Il y a quelques années, tu nous avais confié être impres­sionné par la Suède…

Comparativement à l’Inde et compte tenu de la culture et des menta­lités, bien plus proches des nôtres, l’adaptation y serait plus aisée. Au niveau profes­sionnel, je pense que nous avons énor­mé­ment à apprendre des pays nordiques par leur appli­ca­tion à la tâche et leur éduca­tion posi­tive et respon­sable. Ils sont égale­ment très ouverts d’esprit et toujours curieux de ce qu’il se passe ailleurs, ce qui en fait un pays extrê­me­ment riche spor­ti­ve­ment, mais avant tout humai­ne­ment. Moi qui suis devenu très proche du mythique club KLTK Tennis à Stockholm, je peux vous dire que travailler avec les Suédois, c’est vrai­ment une superbe expérience.

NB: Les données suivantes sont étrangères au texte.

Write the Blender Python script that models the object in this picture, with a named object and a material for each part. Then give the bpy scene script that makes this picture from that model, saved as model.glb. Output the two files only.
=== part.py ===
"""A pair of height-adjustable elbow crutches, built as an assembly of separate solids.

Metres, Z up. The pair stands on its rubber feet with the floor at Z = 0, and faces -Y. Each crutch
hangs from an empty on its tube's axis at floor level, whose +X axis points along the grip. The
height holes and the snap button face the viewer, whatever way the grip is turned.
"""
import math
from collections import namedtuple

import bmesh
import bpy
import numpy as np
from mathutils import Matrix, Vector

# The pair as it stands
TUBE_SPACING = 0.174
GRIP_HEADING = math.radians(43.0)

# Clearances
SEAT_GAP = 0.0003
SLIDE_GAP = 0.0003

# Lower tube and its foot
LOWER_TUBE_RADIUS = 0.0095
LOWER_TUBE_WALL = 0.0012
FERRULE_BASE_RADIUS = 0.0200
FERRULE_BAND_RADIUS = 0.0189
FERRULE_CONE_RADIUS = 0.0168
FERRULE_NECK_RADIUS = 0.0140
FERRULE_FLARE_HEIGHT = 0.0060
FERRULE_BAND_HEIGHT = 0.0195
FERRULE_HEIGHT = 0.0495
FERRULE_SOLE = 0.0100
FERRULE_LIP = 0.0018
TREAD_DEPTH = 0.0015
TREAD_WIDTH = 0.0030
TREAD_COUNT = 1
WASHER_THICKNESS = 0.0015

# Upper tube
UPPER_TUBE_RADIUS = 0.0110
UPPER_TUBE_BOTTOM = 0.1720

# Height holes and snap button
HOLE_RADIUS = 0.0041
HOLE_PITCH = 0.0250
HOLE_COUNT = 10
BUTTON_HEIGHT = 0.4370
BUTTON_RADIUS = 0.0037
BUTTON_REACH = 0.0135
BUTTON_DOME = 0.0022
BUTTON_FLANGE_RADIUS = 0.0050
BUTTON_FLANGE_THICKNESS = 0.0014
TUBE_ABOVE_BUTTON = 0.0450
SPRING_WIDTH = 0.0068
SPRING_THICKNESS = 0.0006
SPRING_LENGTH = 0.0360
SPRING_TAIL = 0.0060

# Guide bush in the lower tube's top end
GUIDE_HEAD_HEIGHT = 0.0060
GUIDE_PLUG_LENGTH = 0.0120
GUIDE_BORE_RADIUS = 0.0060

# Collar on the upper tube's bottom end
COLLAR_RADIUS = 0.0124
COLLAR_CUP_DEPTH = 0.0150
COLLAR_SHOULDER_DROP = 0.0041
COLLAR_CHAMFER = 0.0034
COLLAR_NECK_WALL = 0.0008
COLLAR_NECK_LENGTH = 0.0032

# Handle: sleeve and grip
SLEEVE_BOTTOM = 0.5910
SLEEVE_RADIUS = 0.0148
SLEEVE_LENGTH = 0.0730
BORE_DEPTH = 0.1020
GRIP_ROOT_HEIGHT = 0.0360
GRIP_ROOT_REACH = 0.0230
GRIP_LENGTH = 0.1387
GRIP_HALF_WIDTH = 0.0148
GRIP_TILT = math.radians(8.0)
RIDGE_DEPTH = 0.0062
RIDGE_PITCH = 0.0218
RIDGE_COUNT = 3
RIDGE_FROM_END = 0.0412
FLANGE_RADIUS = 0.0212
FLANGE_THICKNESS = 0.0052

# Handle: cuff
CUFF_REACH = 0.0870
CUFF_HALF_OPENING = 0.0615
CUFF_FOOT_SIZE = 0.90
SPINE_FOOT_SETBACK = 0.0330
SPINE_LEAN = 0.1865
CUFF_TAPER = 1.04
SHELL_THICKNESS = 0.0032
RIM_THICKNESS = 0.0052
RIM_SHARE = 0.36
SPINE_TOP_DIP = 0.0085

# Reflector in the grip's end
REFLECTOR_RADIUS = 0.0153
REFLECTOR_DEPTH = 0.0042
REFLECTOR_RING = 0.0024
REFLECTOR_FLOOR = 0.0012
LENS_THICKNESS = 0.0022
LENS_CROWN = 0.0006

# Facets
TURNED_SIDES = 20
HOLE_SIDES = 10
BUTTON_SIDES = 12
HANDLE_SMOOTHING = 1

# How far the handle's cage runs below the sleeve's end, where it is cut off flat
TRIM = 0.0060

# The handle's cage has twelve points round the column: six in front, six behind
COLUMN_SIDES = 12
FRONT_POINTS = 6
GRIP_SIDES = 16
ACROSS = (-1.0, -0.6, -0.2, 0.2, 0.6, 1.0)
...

Nous sommes bien obligés de parler des pays de l’Est où, là aussi, tu as une forte expérience…

J’ai habité six mois en Ukraine lorsque j’entraînais Dayana Yastremska, chez elle à Odessa. Les Ukrainiens ont changé ma vision du tennis à tout jamais, cela restera un tour­nant décisif dans ma carrière. Il y a telle­ment à prendre et à apprendre de leur capa­cité à faire face à l’adversité, ils sont la rési­lience à l’état pur. Une anec­dote sympa, à l’époque où j’entraînais Dayana et qu’elle explo­sait chez les juniors, Elina Svitolina était en train d’éclore au plus haut niveau et était entraînée par Sébastien Mattieu, Français lui aussi. Seb et moi travail­lions dans la même struc­ture à ce moment‐là, et d’un seul coup on a assisté à une vague de joueuses de l’Est souhai­tant s’entraîner en France, à l’ISP Academy. Pour eux, les résul­tats de leurs deux jeunes espoirs étaient forcé­ment liés au savoir‐faire fran­çais. Ils étaient allés jusqu’à me proposer le bras­sard de capi­taine de l’équipe natio­nale des moins de 16 ans (rires) !

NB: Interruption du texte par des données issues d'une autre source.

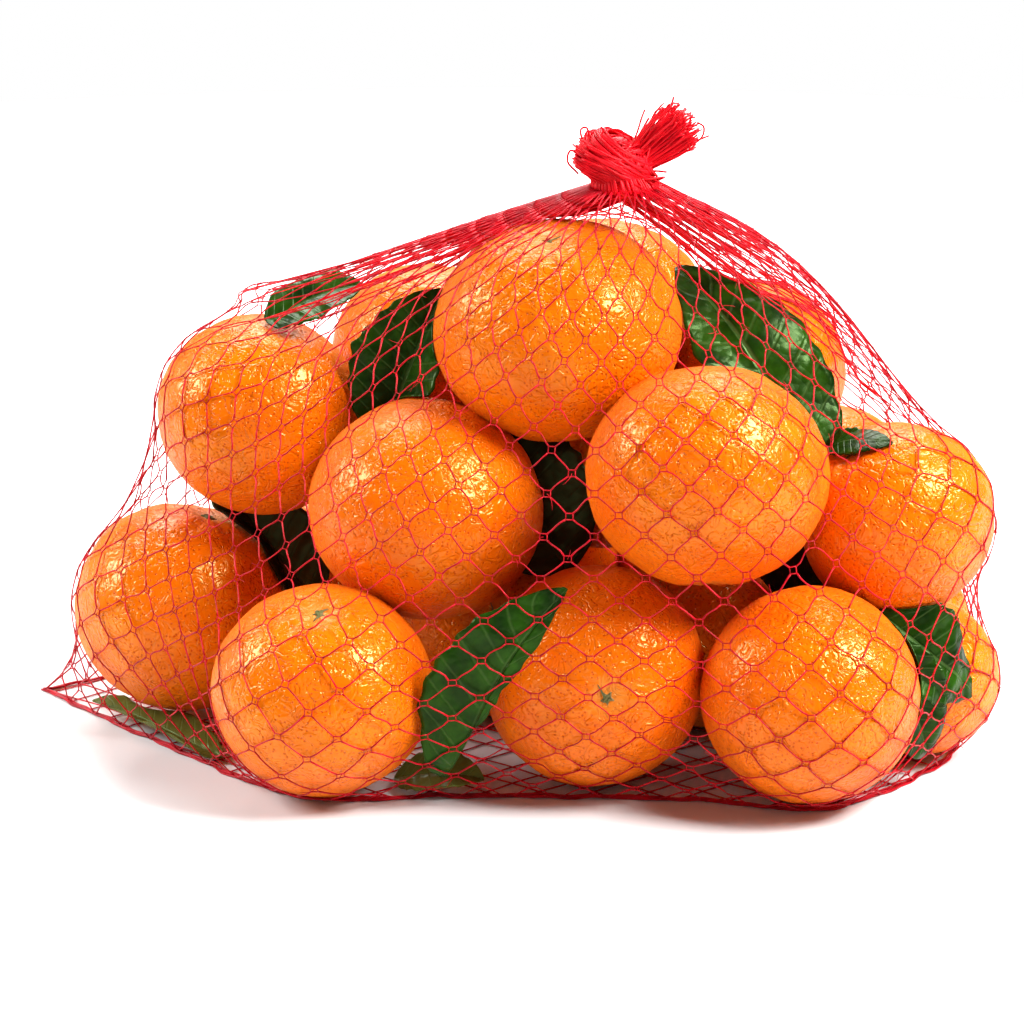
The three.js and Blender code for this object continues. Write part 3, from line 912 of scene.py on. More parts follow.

Aujourd’hui head coach de la nouvelle French Touch Academy basée au Cap d’Agde, c’est quoi pour toi la « French Touch » dans le tennis ?

Bonne ques­tion, il y a tout un concept derrière ce nom. De mon vécu, la « French Touch » vue de l’étranger c’est beau­coup d’application, de souci du détail, de métho­do­logie. Et c’est très repré­sen­tatif de l’état d’esprit que l’on cherche à insuf­fler dans cette nouvelle struc­ture. On joue plei­ne­ment sur les qualités que les étran­gers voient en nous et pour lesquelles ils viennent s’entraîner en France. Un coaching tech­nique certes, mais aussi réfléchi avec beau­coup d’écoute et d’adaptation. Si je devais résumer la French Touch en deux mots : tech­nique et psychologie.

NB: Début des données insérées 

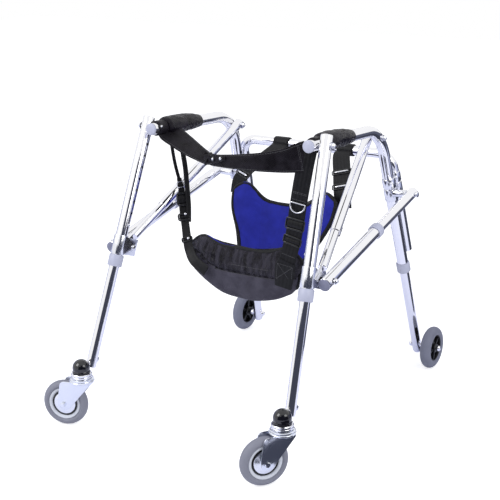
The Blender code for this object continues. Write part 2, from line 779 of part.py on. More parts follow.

Est‐ce que tu reven­diques dans ton travail un vrai savoir‐faire « made in France » ?

Certainement, mais pas seule­ment. Je me suis construit ici et là, en France bien sûr, mais égale­ment partout ailleurs. Jusqu’à main­te­nant, j’ai travaillé avec trois fois plus d’athlètes étran­gers que fran­çais. Chaque pays, chaque culture, chaque famille, chaque joueur(se) est une expé­rience à part entière venue s’ajouter au bagage tech­nique et péda­go­gique reçu pendant ma forma­tion fédé­rale. Si je devais trouver un point faible au « made in France » pur et dur, ce serait peut‐être de ne pas s’inspirer assez de ce qu’il se passe ailleurs, de ne pas assez voyager ou pas assez loin. Peut‐être parce qu’en France, jusqu’à 1617 ans, on peut conti­nuer à progresser sans sortir du terri­toire. On a suffi­sam­ment de clubs pour nous y aider, de joueurs pour s’entraîner, de bons entraî­neurs pour nous former et de tour­nois pour matcher à un niveau extrê­me­ment compé­titif. Mais un Ukrainien, un Hongrois, un Brésilien, un Norvégien ou un Sud‐Africain par exemple, lui à 1112 ans, il doit déjà prendre l’avion chaque semaine s’il veut pouvoir se donner une chance d’évoluer. Ces voyages déve­loppent très tôt leur ouver­ture d’esprit, susci­tant intérêt et compré­hen­sion envers les autres cultures qui deviennent source d’inspiration. Voyager et être capable de s’approprier des choses nouvelles et diffé­rentes, c’est cela qui peut rendre notre propre culture encore plus riche. Pour toutes ces raisons, mon « made in France » ne sera pas le même que celui du voisin, mais je pense que c’est tant mieux.